Kristin A. Carveth, Deputy Public Defender, Salem, argued the cause for respondent on review. Eric Johansen, Deputy Public Defender, filed the brief. Also on the brief was Ernest G. Lannet, Chief Defender, Office of Public Defense Services.
Before Balmer, Chief Justice, and Kistler, Walters, Landau, Brewer, and Nakamoto, Justices, and Baldwin, Senior Justice, Justice pro tempore.**
In this case we explain that, in a criminal action, when the state proffers evidence of uncharged acts, either to prove a defendant's propensity to commit charged crimes under OEC 404(4),1 or for a nonpropensity purpose under OEC 404(3),2 and a defendant objects to the admission of that evidence, the trial court must conduct balancing under OEC 403,3 according to its terms, to determine whether the probative value of the challenged evidence is substantially outweighed by the danger of unfair prejudice. We affirm the decision of the Court of Appeals, State v. Baughman , 276 Or.App. 754, 369 P.3d 423 (2016), reverse the trial court's judgment of conviction, and remand this case to the trial court for further proceedings.
Defendant was charged with 12 counts of child sexual abuse. The state alleged that defendant had abused the victim, B, in Clatsop County.

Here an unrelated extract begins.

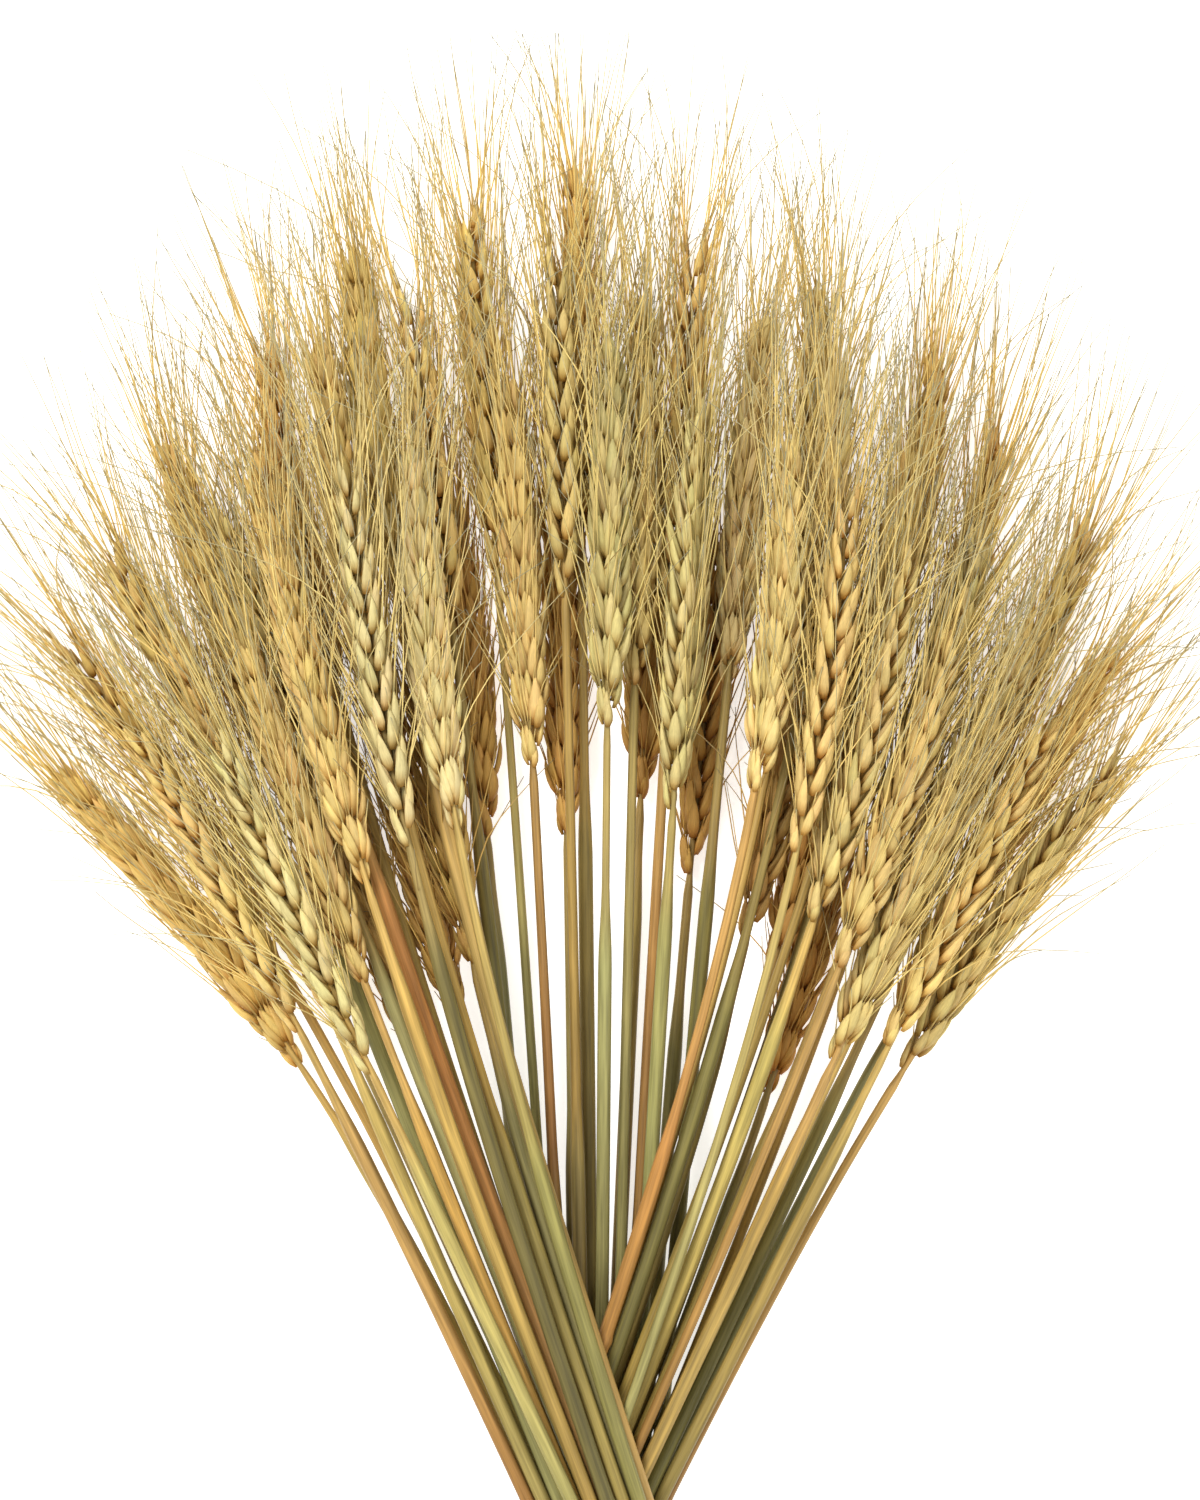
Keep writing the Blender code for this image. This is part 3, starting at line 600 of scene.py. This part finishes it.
# Each stalk grew as one piece, so straw, ear and awns are one piece here as well. It takes the place of the
# plainer stalk that lies along the same line.
for index, stalk in enumerate(stalks):
    draw = np.random.default_rng(SEED * 100 + index)
    growth = Growth()
    grow_straw(growth, stalk, draw)
    husks = grow_husks(growth, stalk, draw)
    bearded = husks[-1] > 0.5
    brushed = draw.normal(0, AWN_BRUSHED)
    grow_awns(growth, stalk, draw, brushed, AWN_RINGS, *(column[bearded] for column in husks))
    grow_awns(growth, stalk, draw, brushed, BEAK_RINGS, *(column[~bearded] for column in husks))
    node = f"stalk_{index + 1:02d}"
    piece = growth.made(f"wheat_{index + 1:02d}", (straw_finish, husk_finish, awn_finish))
    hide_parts(node)
    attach(piece, "root")

# The tie: one length of three-strand natural twine wound three times round the neck, pulled tight on top in
# a small hard knot, with its two cut ends left standing off.
TWINE_TURNS = 3
TWINE_GAP = 0.0004
NECK_SIDES = 20
TWINE_SIDES = 12
TWINE_STEP = 0.0007
TWINE_LAY = 0.011
# Painted shade: the grooves between the twine's strands are painted darker.
STRAND_DEPTH, STRAND_PAINTED_SHADE = 0.13, 0.55
WEAR_LONG, WEAR_SHORT = 310, 97
KNOT_SCALE, KNOT_LIFT = 0.00135, 1.5 * TWINE_RADIUS
KNOT_TWINE_RADIUS = 0.00115
TAIL_LENGTH, TAIL_DROOP = 0.017, 0.003
TAIL_WAYS = ((0.85, 0.45, 0.42), (-0.75, -0.60, 0.50))
FUZZ_COUNT, FUZZ_LENGTH, FUZZ_RADIUS = 260, 0.0042, 0.00004
TWINE_TINT, TWINE_PALE = (0.330, 0.215, 0.105), (0.520, 0.380, 0.210)


def neck_reach():
    """How far the straws reach at the neck, in each of the directions round it, with the twine's gap."""
    near = np.abs(LEVELS) < TWINE_TURNS * TWINE_RADIUS
    x = np.concatenate([stalk["x"][near] for stalk in stalks])
    z = np.concatenate([stalk["z"][near] for stalk in stalks])
    turns = np.arange(NECK_SIDES) * 2 * math.pi / NECK_SIDES - math.pi / 2
    reach = [(x * math.cos(a) + z * math.sin(a)).max() for a in turns]
    return turns, np.array(reach) + STEM_RADIUS + TWINE_GAP


def neck_outline(height):
    """The corners of the convex outline round the straws, at a height off them, as x and z."""
    turns, reach = neck_reach()
    reach = reach + height
    ahead, further = np.roll(turns, -1), np.roll(reach, -1)
    share = np.sin(ahead - turns)
    x = (reach * np.sin(ahead) - further * np.sin(turns)) / share
    z = (further * np.cos(turns) - reach * np.cos(ahead)) / share
    return np.column_stack([x, z])


def evenly(points, step):
    """The route through these points with a ring at every step of its length."""
    gone = np.concatenate([[0], np.cumsum(np.linalg.norm(np.diff(points, axis=0), axis=1))])
    at = np.linspace(0, gone[-1], int(gone[-1] / step) + 2)
    return np.column_stack([np.interp(at, gone, points[:, axis]) for axis in range(3)]), at


def grow_twine(growth, route, radius, draw):
    """Twisted twine along a route: a three-lobed section that turns as it goes."""
    centres, at = evenly(route, TWINE_STEP)
    ahead = unit(np.gradient(centres, axis=0))
    frame_up = np.where(np.abs(ahead[:, 1:2]) > 0.9, (1.0, 0, 0), (0, 1.0, 0))
    wide = unit(np.cross(frame_up, ahead))
    deep = np.cross(ahead, wide)
    turn = np.arange(TWINE_SIDES) * 2 * math.pi / TWINE_SIDES
    twist = 2 * math.pi * at / TWINE_LAY
    lobes = np.abs(np.cos(1.5 * (turn[None] - twist[:, None])))
    profile = 1 - STRAND_DEPTH * 2 + STRAND_DEPTH * 2 * lobes
    # Painted shade in the grooves between the strands.
    shade = (STRAND_PAINTED_SHADE + (1 - STRAND_PAINTED_SHADE) * lobes)[..., None]
    worn = (0.5 + 0.5 * np.sin(at * WEAR_LONG + 2 * np.sin(at * WEAR_SHORT)))[:, None, None]
    tints = (np.array(TWINE_TINT) * (1 - worn) + np.array(TWINE_PALE) * worn) * shade
    growth.sweep(centres[None], wide[None] * radius, deep[None] * radius, TWINE_SIDES,
                 at[None], tints[None], 0, profile[None])
    chosen = draw.integers(2, len(centres) - 2, int(FUZZ_COUNT * at[-1] / 0.4) + 4)
    angle = draw.uniform(0, 2 * math.pi, chosen.size)
    out = unit(np.cos(angle)[:, None] * wide[chosen] + np.sin(angle)[:, None] * deep[chosen])
    lean = unit(out + ahead[chosen] * draw.uniform(0.5, 1.6, (chosen.size, 1)))
    t = np.linspace(0, 1, 4)
    size = FUZZ_LENGTH * draw.uniform(0.3, 1, chosen.size)
    curl = ahead[chosen][:, None] * (t**2)[None, :, None] * draw.uniform(-0.4, 0.6, (chosen.size, 1, 1))
    hairs = centres[chosen][:, None] + out[:, None] * radius * 0.75
    hairs = hairs + (lean[:, None] * t[None, :, None] + curl) * size[:, None, None]
    level = unit(np.cross(lean, ahead[chosen]))[:, None] * FUZZ_RADIUS * (1.2 - t)[None, :, None]
    upright = np.cross(lean[:, None], level)
    growth.sweep(hairs, level, upright, 3, (t * 0.004)[None].repeat(chosen.size, 0),
                 np.broadcast_to(np.array(TWINE_PALE), hairs.shape), 0)


draw = np.random.default_rng(SEED)
twine = Growth()
corners = neck_outline(TWINE_RADIUS)
corners = np.concatenate([np.roll(corners, -NECK_SIDES // 2, axis=0)] * TWINE_TURNS)
wound = np.column_stack([corners[:, 0], np.linspace(-1, 1, len(corners)) * (TWINE_TURNS - 1) * TWINE_RADIUS,
                         np.maximum(corners[:, 1], TWINE_RADIUS)])
grow_twine(twine, wound, TWINE_RADIUS, draw)
knot_place = np.array([0, 0, neck_outline(0.0)[:, 1].max() + KNOT_LIFT])
t = np.linspace(0, 2 * math.pi, 90)
trefoil = np.column_stack([np.sin(t) + 2 * np.sin(2 * t), np.cos(t) - 2 * np.cos(2 * t),
                           -1.3 * np.sin(3 * t)])
grow_twine(twine, knot_place + trefoil * KNOT_SCALE * (1, 0.8, 0.8), KNOT_TWINE_RADIUS, draw)
for way in TAIL_WAYS:
    t = np.linspace(0, 1, 12)[:, None]
    tail = knot_place + unit(np.array(way)) * TAIL_LENGTH * t + (0, 0, -TAIL_DROOP) * t**2
    grow_twine(twine, tail, KNOT_TWINE_RADIUS, draw)
twine_finish = grained("twine_fibre", across=2400, stretch=5, streak=0.22, rough=0.85, bump=0.8, shine=0.2)
tie = twine.made("twine", (twine_finish,))
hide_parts("twine_tie")
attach(tie, "root")

# The table is a wide pale light board, and the camera looks straight down on the bunch, as it was
# photographed. One broad soft light stands high to the left and a weaker one to the right, under a bright
# room.
TABLE_SIZE = 6.0
TABLE_COLOUR, TABLE_ROUGHNESS = (0.93, 0.93, 0.92, 1), 0.7
TABLE_GLOW = 0.70
TABLE_PLACE = (0, 0.2, -0.0003)
ROOM_COLOUR, ROOM_LIGHT = (1.0, 0.99, 0.97, 1), 0.67
LIGHTS_AIM = (0, 0.25, 0)
LIGHTS = (
    # name, place, size, power, colour
    ("key", (-0.7, 0.9, 1.6), 0.9, 30, (1.0, 0.99, 0.96)),
    ("fill", (1.1, -0.1, 1.3), 1.2, 8, (1.0, 0.98, 0.95)),
)
CAMERA_HEIGHT = 1.5
VIEW_PLANE_Z = 0.035
PIXEL = 0.00027
PHOTO_HEIGHT = 1500
VIEW_CENTRE = (0.0010, 0.2187)
SENSOR = 36.0

bpy.ops.mesh.primitive_plane_add(size=TABLE_SIZE, location=TABLE_PLACE)
table = bpy.context.object
table.name = "table"
board = bpy.data.materials.new("pale_board")
board.use_nodes = True
shader = board.node_tree.nodes["Principled BSDF"]
shader.inputs["Base Color"].default_value = TABLE_COLOUR
shader.inputs["Roughness"].default_value = TABLE_ROUGHNESS
shader.inputs["Emission Color"].default_value = TABLE_COLOUR
shader.inputs["Emission Strength"].default_value = TABLE_GLOW
table.data.materials.append(board)
table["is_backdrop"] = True


def soft_light(name, place, size, power, colour):
    light = bpy.data.lights.new(name, "AREA")
    light.shape = "DISK"
    light.size = size
    light.energy = power
    light.color = colour
    lamp = bpy.data.objects.new(name, light)
    lamp.location = place
    lamp.rotation_mode = "QUATERNION"
    lamp.rotation_quaternion = (Vector(LIGHTS_AIM) - Vector(place)).to_track_quat("-Z", "Y")
    bpy.context.scene.collection.objects.link(lamp)


for one in LIGHTS:
    soft_light(*one)
world = bpy.data.worlds.new("bright_room")
world.use_nodes = True
world.node_tree.nodes["Background"].inputs["Color"].default_value = ROOM_COLOUR
world.node_tree.nodes["Background"].inputs["Strength"].default_value = ROOM_LIGHT
bpy.context.scene.world = world
bpy.context.scene.view_settings.view_transform = "Standard"

lens = bpy.data.cameras.new("overhead")
lens.sensor_width = SENSOR
lens.lens = SENSOR * (CAMERA_HEIGHT - VIEW_PLANE_Z) / (PIXEL * PHOTO_HEIGHT)
lens.clip_end = 20
camera = bpy.data.objects.new("overhead", lens)
camera.location = (*VIEW_CENTRE, CAMERA_HEIGHT)
bpy.context.scene.collection.objects.link(camera)
bpy.context.scene.camera = camera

Before trial, the state filed a motion to permit it to introduce evidence that defendant also had sexually abused another child, A. The state argued that that evidence was relevant for a number of nonpropensity purposes under OEC 404(3) —to establish defendant's intent, motive, common plan or scheme, and the absence of mistake or accident. Defendant countered that, because his defense was not mistaken identity or lack of intent, but, instead, that the charged acts of abuse had not occurred, the proffered evidence was not relevant for a nonpropensity purpose. Further, defendant argued, even if the evidence was minimally relevant, its probative value was substantially outweighed by the danger of unfair prejudice and it was therefore inadmissible under OEC 403.
Both A and B testified at the hearing on the state's motion. B testified that, when she was about five years old, defendant had entered into a relationship with her mother and moved into their family home in Umatilla County. Defendant began to sexually abuse B when she was seven years old and still living in Umatilla County. The abuse began with sexual touching, and, by the time B was 12 and living in Clatsop County, defendant had begun to abuse her "over and over again[,] repeatedly." B testified that defendant had touched her sexually, forced her to touch him sexually, and, in Clatsop County, repeatedly had forced her to have intercourse with him.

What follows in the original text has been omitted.